Eakins missed the rest of the football season and half the basketball schedule.
The injury spurred him to take up cross country though, following in the footsteps of his older brother Zack, who graduated from Central in 2005.
“(Zack) was like, ‘How about running?,’” Eakins said. “I hated running back in eighth grade, but I was like, ‘Well, I’ll give it a try.’ I started running freshman year and just got hooked on it, loved it ever since.”
Now, in his final year of high school, Eakins is a captain just like his brother was, but Corey has a chance to lead Central to its third consecutive state appearance, something that has never been accomplished at the school.
Womack said Eakins was an obvious choice for team captain this year.
“He’s just able to run practice for me and he just does the things a good captain does,” Womack said. “That’s what you look for out of a captain, that’s what you look for out of a leader, somebody that the rest of the team will get behind and kind of gravitate to.”

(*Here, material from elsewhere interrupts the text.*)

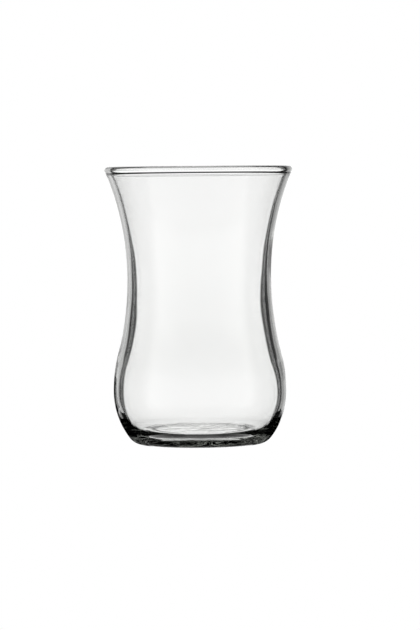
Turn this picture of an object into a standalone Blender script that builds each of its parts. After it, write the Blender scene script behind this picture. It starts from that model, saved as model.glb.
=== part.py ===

Despite the injuries, Eakins has continued to work hard, achieving a personal record time of 18:45 in his last race on Saturday, and judging by his words, the experience will only fuel his passion for the sport even more.
“Just the feeling that you get after a really good race and all the effort that you put into it and you reap the benefits of all the hard work through the race,” he said. “There’s no other feeling to describe it, just the adrenaline and being out here. I can’t put it into words almost, I just love it.”